— BEGIN —

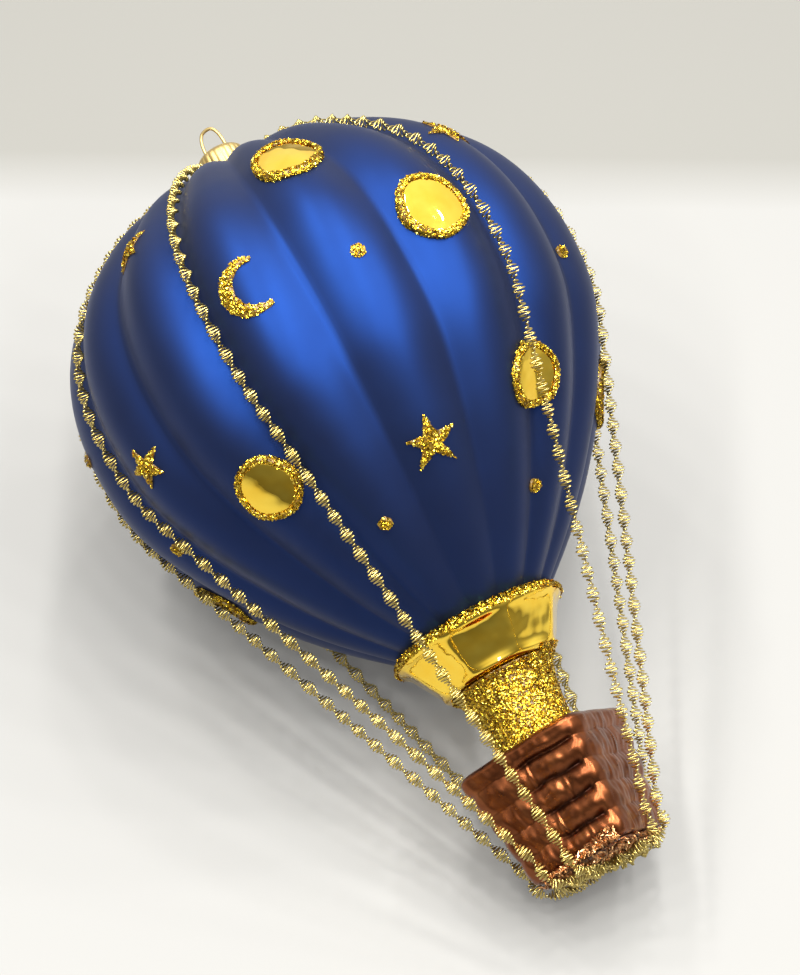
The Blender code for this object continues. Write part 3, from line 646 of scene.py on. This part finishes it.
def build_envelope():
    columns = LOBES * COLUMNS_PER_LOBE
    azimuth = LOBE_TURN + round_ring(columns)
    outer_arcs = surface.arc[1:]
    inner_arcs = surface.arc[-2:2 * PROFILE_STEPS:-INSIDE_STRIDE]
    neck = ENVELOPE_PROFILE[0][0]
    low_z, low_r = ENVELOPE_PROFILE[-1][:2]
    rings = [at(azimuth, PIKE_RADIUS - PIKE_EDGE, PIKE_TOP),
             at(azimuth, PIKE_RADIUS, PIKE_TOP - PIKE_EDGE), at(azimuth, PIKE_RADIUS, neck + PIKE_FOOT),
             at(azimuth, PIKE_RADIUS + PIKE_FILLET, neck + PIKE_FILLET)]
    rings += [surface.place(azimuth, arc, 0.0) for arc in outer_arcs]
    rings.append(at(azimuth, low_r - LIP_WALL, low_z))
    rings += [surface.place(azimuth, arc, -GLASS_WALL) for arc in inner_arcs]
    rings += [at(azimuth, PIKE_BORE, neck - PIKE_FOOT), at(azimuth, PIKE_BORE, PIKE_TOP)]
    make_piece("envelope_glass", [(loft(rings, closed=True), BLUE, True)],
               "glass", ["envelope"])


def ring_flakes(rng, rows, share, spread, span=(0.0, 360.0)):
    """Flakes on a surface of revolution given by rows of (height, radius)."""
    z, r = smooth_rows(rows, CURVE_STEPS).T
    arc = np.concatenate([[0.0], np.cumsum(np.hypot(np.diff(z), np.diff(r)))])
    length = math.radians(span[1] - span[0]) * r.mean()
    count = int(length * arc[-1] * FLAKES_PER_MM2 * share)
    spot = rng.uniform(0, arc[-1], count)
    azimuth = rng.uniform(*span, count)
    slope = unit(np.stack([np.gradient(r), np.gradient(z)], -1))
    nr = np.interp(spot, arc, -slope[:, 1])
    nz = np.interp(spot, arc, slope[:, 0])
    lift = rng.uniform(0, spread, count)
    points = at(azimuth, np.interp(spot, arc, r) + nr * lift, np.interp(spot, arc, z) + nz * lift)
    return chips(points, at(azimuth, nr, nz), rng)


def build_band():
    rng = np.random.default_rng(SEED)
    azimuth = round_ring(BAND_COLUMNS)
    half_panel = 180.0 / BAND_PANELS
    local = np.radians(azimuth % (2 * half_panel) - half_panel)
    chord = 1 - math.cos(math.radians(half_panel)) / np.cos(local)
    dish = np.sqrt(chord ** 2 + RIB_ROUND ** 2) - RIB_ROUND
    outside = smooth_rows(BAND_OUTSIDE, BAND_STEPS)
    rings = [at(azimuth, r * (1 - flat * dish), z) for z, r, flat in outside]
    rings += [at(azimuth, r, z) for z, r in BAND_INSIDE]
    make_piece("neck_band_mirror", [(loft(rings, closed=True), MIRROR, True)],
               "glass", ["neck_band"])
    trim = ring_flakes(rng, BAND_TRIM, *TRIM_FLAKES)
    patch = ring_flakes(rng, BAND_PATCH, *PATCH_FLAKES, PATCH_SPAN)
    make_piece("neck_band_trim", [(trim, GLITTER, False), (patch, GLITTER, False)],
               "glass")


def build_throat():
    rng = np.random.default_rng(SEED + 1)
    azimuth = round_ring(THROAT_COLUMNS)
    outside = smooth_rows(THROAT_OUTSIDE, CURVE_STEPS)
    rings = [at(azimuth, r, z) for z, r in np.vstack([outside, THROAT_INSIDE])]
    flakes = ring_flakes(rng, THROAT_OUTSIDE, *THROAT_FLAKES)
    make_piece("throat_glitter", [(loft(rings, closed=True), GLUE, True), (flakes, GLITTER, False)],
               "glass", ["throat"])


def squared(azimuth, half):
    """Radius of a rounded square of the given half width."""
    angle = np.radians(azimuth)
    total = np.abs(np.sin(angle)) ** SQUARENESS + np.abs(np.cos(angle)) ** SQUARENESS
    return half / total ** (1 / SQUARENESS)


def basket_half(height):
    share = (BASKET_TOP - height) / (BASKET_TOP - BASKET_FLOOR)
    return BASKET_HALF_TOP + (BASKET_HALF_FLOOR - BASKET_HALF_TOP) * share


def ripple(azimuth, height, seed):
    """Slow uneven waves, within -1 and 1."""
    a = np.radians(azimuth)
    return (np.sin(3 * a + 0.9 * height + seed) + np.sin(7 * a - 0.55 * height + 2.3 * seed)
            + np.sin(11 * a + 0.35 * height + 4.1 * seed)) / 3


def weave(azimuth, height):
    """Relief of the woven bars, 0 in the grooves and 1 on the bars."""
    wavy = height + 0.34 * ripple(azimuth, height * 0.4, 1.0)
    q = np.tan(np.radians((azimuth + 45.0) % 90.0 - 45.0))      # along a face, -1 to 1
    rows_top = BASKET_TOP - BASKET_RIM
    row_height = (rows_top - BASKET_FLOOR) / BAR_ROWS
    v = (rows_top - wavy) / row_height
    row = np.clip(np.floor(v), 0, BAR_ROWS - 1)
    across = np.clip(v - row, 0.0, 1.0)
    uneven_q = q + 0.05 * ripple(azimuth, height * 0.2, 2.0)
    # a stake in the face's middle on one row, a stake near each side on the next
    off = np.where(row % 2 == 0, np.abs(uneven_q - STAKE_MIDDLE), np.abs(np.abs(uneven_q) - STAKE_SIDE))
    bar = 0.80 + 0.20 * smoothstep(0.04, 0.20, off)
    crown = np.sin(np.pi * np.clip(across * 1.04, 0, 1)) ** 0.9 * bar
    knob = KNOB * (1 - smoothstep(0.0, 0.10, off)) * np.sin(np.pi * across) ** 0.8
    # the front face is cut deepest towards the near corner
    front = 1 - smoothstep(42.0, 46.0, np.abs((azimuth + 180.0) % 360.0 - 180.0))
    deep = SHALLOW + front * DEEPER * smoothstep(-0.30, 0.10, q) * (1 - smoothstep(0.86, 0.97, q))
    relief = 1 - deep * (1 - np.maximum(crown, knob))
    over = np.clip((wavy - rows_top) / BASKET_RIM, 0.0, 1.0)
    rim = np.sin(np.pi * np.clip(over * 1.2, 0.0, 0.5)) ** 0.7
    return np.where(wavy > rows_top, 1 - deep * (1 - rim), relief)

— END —

• [Written problem]: Print the listing above in its entirety, with every line exact.

• [Reply to the exercise]:
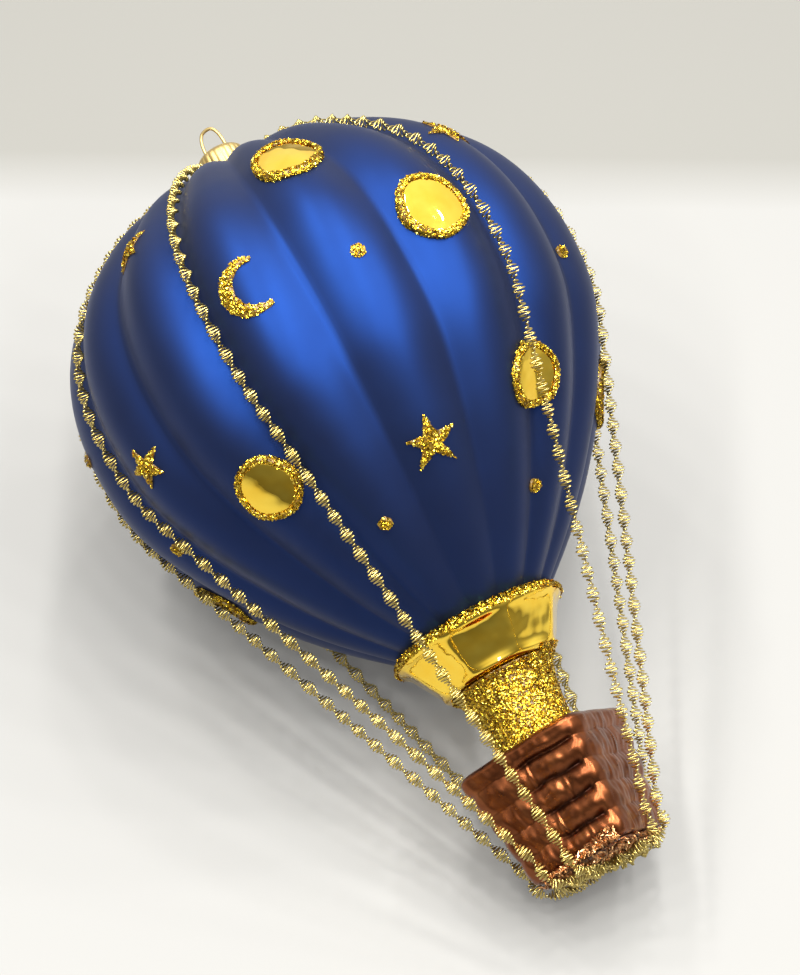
The Blender code for this object continues. Write part 3, from line 646 of scene.py on. This part finishes it.
def build_envelope():
    columns = LOBES * COLUMNS_PER_LOBE
    azimuth = LOBE_TURN + round_ring(columns)
    outer_arcs = surface.arc[1:]
    inner_arcs = surface.arc[-2:2 * PROFILE_STEPS:-INSIDE_STRIDE]
    neck = ENVELOPE_PROFILE[0][0]
    low_z, low_r = ENVELOPE_PROFILE[-1][:2]
    rings = [at(azimuth, PIKE_RADIUS - PIKE_EDGE, PIKE_TOP),
             at(azimuth, PIKE_RADIUS, PIKE_TOP - PIKE_EDGE), at(azimuth, PIKE_RADIUS, neck + PIKE_FOOT),
             at(azimuth, PIKE_RADIUS + PIKE_FILLET, neck + PIKE_FILLET)]
    rings += [surface.place(azimuth, arc, 0.0) for arc in outer_arcs]
    rings.append(at(azimuth, low_r - LIP_WALL, low_z))
    rings += [surface.place(azimuth, arc, -GLASS_WALL) for arc in inner_arcs]
    rings += [at(azimuth, PIKE_BORE, neck - PIKE_FOOT), at(azimuth, PIKE_BORE, PIKE_TOP)]
    make_piece("envelope_glass", [(loft(rings, closed=True), BLUE, True)],
               "glass", ["envelope"])


def ring_flakes(rng, rows, share, spread, span=(0.0, 360.0)):
    """Flakes on a surface of revolution given by rows of (height, radius)."""
    z, r = smooth_rows(rows, CURVE_STEPS).T
    arc = np.concatenate([[0.0], np.cumsum(np.hypot(np.diff(z), np.diff(r)))])
    length = math.radians(span[1] - span[0]) * r.mean()
    count = int(length * arc[-1] * FLAKES_PER_MM2 * share)
    spot = rng.uniform(0, arc[-1], count)
    azimuth = rng.uniform(*span, count)
    slope = unit(np.stack([np.gradient(r), np.gradient(z)], -1))
    nr = np.interp(spot, arc, -slope[:, 1])
    nz = np.interp(spot, arc, slope[:, 0])
    lift = rng.uniform(0, spread, count)
    points = at(azimuth, np.interp(spot, arc, r) + nr * lift, np.interp(spot, arc, z) + nz * lift)
    return chips(points, at(azimuth, nr, nz), rng)


def build_band():
    rng = np.random.default_rng(SEED)
    azimuth = round_ring(BAND_COLUMNS)
    half_panel = 180.0 / BAND_PANELS
    local = np.radians(azimuth % (2 * half_panel) - half_panel)
    chord = 1 - math.cos(math.radians(half_panel)) / np.cos(local)
    dish = np.sqrt(chord ** 2 + RIB_ROUND ** 2) - RIB_ROUND
    outside = smooth_rows(BAND_OUTSIDE, BAND_STEPS)
    rings = [at(azimuth, r * (1 - flat * dish), z) for z, r, flat in outside]
    rings += [at(azimuth, r, z) for z, r in BAND_INSIDE]
    make_piece("neck_band_mirror", [(loft(rings, closed=True), MIRROR, True)],
               "glass", ["neck_band"])
    trim = ring_flakes(rng, BAND_TRIM, *TRIM_FLAKES)
    patch = ring_flakes(rng, BAND_PATCH, *PATCH_FLAKES, PATCH_SPAN)
    make_piece("neck_band_trim", [(trim, GLITTER, False), (patch, GLITTER, False)],
               "glass")


def build_throat():
    rng = np.random.default_rng(SEED + 1)
    azimuth = round_ring(THROAT_COLUMNS)
    outside = smooth_rows(THROAT_OUTSIDE, CURVE_STEPS)
    rings = [at(azimuth, r, z) for z, r in np.vstack([outside, THROAT_INSIDE])]
    flakes = ring_flakes(rng, THROAT_OUTSIDE, *THROAT_FLAKES)
    make_piece("throat_glitter", [(loft(rings, closed=True), GLUE, True), (flakes, GLITTER, False)],
               "glass", ["throat"])


def squared(azimuth, half):
    """Radius of a rounded square of the given half width."""
    angle = np.radians(azimuth)
    total = np.abs(np.sin(angle)) ** SQUARENESS + np.abs(np.cos(angle)) ** SQUARENESS
    return half / total ** (1 / SQUARENESS)


def basket_half(height):
    share = (BASKET_TOP - height) / (BASKET_TOP - BASKET_FLOOR)
    return BASKET_HALF_TOP + (BASKET_HALF_FLOOR - BASKET_HALF_TOP) * share


def ripple(azimuth, height, seed):
    """Slow uneven waves, within -1 and 1."""
    a = np.radians(azimuth)
    return (np.sin(3 * a + 0.9 * height + seed) + np.sin(7 * a - 0.55 * height + 2.3 * seed)
            + np.sin(11 * a + 0.35 * height + 4.1 * seed)) / 3


def weave(azimuth, height):
    """Relief of the woven bars, 0 in the grooves and 1 on the bars."""
    wavy = height + 0.34 * ripple(azimuth, height * 0.4, 1.0)
    q = np.tan(np.radians((azimuth + 45.0) % 90.0 - 45.0))      # along a face, -1 to 1
    rows_top = BASKET_TOP - BASKET_RIM
    row_height = (rows_top - BASKET_FLOOR) / BAR_ROWS
    v = (rows_top - wavy) / row_height
    row = np.clip(np.floor(v), 0, BAR_ROWS - 1)
    across = np.clip(v - row, 0.0, 1.0)
    uneven_q = q + 0.05 * ripple(azimuth, height * 0.2, 2.0)
    # a stake in the face's middle on one row, a stake near each side on the next
    off = np.where(row % 2 == 0, np.abs(uneven_q - STAKE_MIDDLE), np.abs(np.abs(uneven_q) - STAKE_SIDE))
    bar = 0.80 + 0.20 * smoothstep(0.04, 0.20, off)
    crown = np.sin(np.pi * np.clip(across * 1.04, 0, 1)) ** 0.9 * bar
    knob = KNOB * (1 - smoothstep(0.0, 0.10, off)) * np.sin(np.pi * across) ** 0.8
    # the front face is cut deepest towards the near corner
    front = 1 - smoothstep(42.0, 46.0, np.abs((azimuth + 180.0) % 360.0 - 180.0))
    deep = SHALLOW + front * DEEPER * smoothstep(-0.30, 0.10, q) * (1 - smoothstep(0.86, 0.97, q))
    relief = 1 - deep * (1 - np.maximum(crown, knob))
    over = np.clip((wavy - rows_top) / BASKET_RIM, 0.0, 1.0)
    rim = np.sin(np.pi * np.clip(over * 1.2, 0.0, 0.5)) ** 0.7
    return np.where(wavy > rows_top, 1 - deep * (1 - rim), relief)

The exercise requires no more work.